Refresh cycle planning should also include an assessment of upcoming technologies and how that will affect purchases two and three years down the line. Every year hardware is faster and faster then before, and provides new possibilities for the amount of data that can be processed. In addition new technologies around virtualization are changing the dynamic of how system administrators provision new systems. No longer do system administrators add a single new server because of a single new application, today many different apps can be run on a single piece of hardware and kept separate from each other by using virtualization technologies.

As you assess your refresh cycle an important part of the TCO calculation is determining what applications can run within virtualized environments, and which will need separate hardware to run on. This will determine what level of consolidation can occur from year to year as the refresh occurs. As you look toward implementing a rolling refresh cycle, a first step is to understand how many existing servers are in place and how many existing applications. That data can then be used to develop a matrix of how things would look if virtualization were employed, and how a rolling refresh cycle could be utilized over time to ensure that all pieces of the infrastructure are upgraded in an expected period of time.
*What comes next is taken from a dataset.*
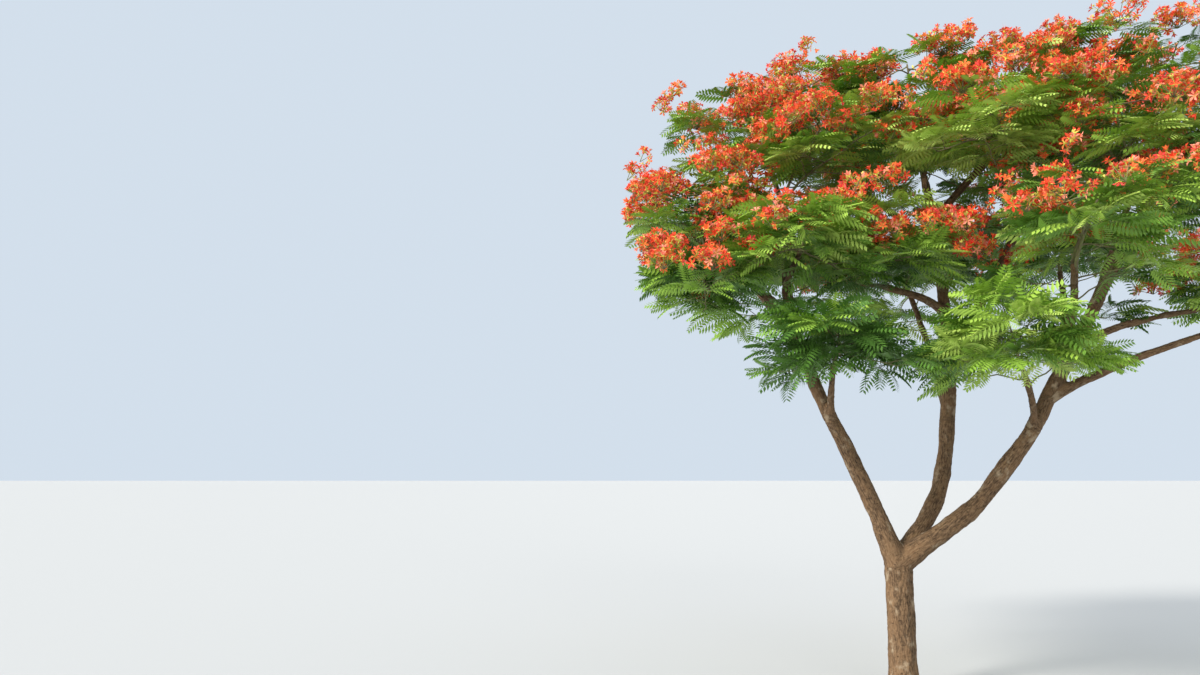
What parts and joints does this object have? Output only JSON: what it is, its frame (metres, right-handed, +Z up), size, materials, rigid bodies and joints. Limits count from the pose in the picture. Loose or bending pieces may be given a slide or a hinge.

Minimizing the TCO of IT hardware is a key component of ensuring that the long term costs of owning the hardware are predictable and manageable. A rolling refresh cycle, paired with newer technologies like monitoring tools, automation tools and virtualization can allow IT staff to clearly plan how hardware will be used from purchase to end of life and how it will then be replaced. This cycle ensures staff can plan for future upgrades and migrations, as well as avoid last minute unexpected upgrades.